O’Reilly, his then pregnant wife, and their son left the Pacific Northwest about a year ago for Spruce Pine—a setting that’s influenced the fledgling Terrane line of modern barware and vases. “For Colin’s work to look as clean as it is, it’s a testament to how well it’s made,” says the sculptor John Kiley, O’Reilly’s other Seattle mentor. “Colin knows all those decorative forms. He’s choosing not to make them.” That choice has been inspired in part by the South’s subtle scenery. “I haven’t felt the need to design around brightly colored glass anymore,” O’Reilly says. “The beauty of clear glass is the beauty of this place, of letting something stand on its own.” Even his company name nods to regional identity; the word terrane refers to a rare geological feature found in Appalachia, the outcome of a piece of tectonic plate breaking and attaching to another. O’Reilly considers it a metaphor for how he and his family came to Spruce Pine.

He’s also experimenting with a series of vases that echo the topographic lines that mark the peaks and valleys of his beloved Blue Ridge. Eventually, O’Reilly hopes to open a shared studio in downtown Spruce Pine, so visitors can better access him and other artists—the least he can do, he figures, for the community that helped him reach a wider audience and a new level of artistic excellence. “It’s been unlike any other place,” he says. “It’s a place that just let us in.”

Price: from $275 (full set)
terraneglass.com

Home Category Runners-Up

ASSEMBLAGE
Product: Bespoke Wallpaper
Made in: Witter, AR
Est.: 2011

From their remote farmstead in the Ozarks, the husband-and-wife team Christian and Heidi Batteau craft luminous wallpaper for some of the world’s pickiest clients. Tiffany & Co., Louis Vuitton, and London Jewelers have all hired Assemblage to give their boutiques an opulent feel.
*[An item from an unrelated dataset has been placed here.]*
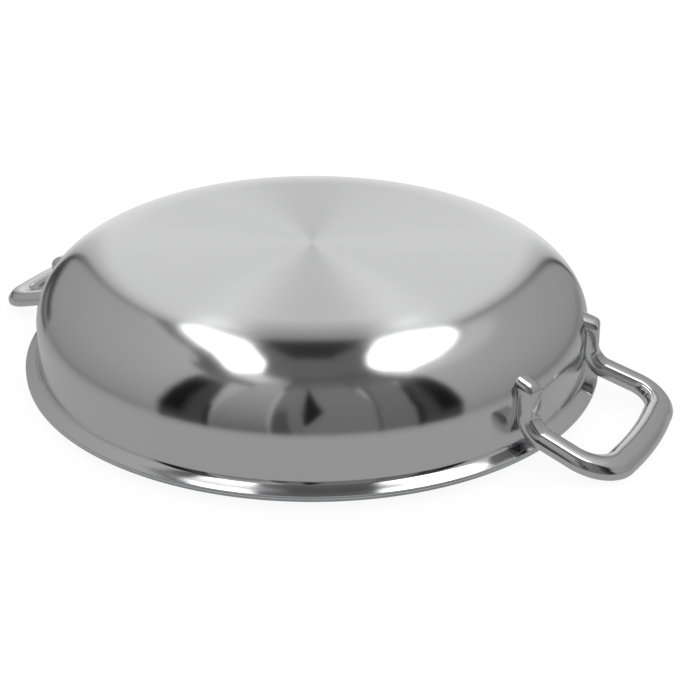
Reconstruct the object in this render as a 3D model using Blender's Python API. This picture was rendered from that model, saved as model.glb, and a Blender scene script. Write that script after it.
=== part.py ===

The Batteaus use traditional Italian hand trowels to layer supple sheets of marble and mica plasters; the process builds a translucent stratum that reflects light and creates the illusion of depth. For their most luxurious designs, they add gold and silver leaf or crystalline jewels. The team works closely with business and residential clients no matter the size of the space, and mixes its own paints and plasters, so they can customize colors. The effect:  minimal yet striking—like an abstract painting wrapped around an entire room.

Price: $79-$310
assembledarts.com


Monolith Studio Knives
Product: Chef’s Knives
Made in: Charlottesville, VA
Est.: 2013

Thomas Jefferson, Meriwether Lewis, George Washington, and other early American figures fascinated Zack Worrell growing up in Charlottesville—a city steeped in history that influenced this line of modern cutlery. The former furniture builder, who runs Monolith Studio Knives in his hometown, often grinds blades from repurposed steel and shapes wooden handles from a stash of walnut culled from a farm beside Monticello. Although rooted in colonial times, the sleek pieces take their visual cues from Japan, meaning they’re ergonomic, lightweight, and extra sharp. Worrell loves tweaking knives for professional chefs and home cooks alike. “Someone just asked me if I could make a handle out of a Nike sneaker,” he says, “and I was like, ‘Absolutely.’ It keeps the artistic exploration going.”

Price: $175-$1,000
monolithknives.com


Doorman Designs
Product: Canopy Beds
Made in: New Orleans, LA
Est.: 2013

Alex Geriner’s Josephine frame exudes all the romance of an antebellum canopy bed with none of the fussiness. Instead, the sculptural sleepers—designed to complement rooms in the Henry Howard Hotel, a circa-1867 townhouse in New Orleans’ Garden District—feature a scaled-back silhouette of black iron. In a nod to the inn’s Crescent City pedigree, Geriner added a subtle brass accent at the bed’s corners. From his Uptown warehouse, the self-taught furniture maker welds, assembles, and sands each frame before painting it a semigloss black. When he’s not working with steel, Geriner turns to reclaimed wood and antique ceiling tins. The pieces allude to New Orleans but don’t slavishly replicate its famed antiques. “What I’m trying to do,” he says, “is continue that story.”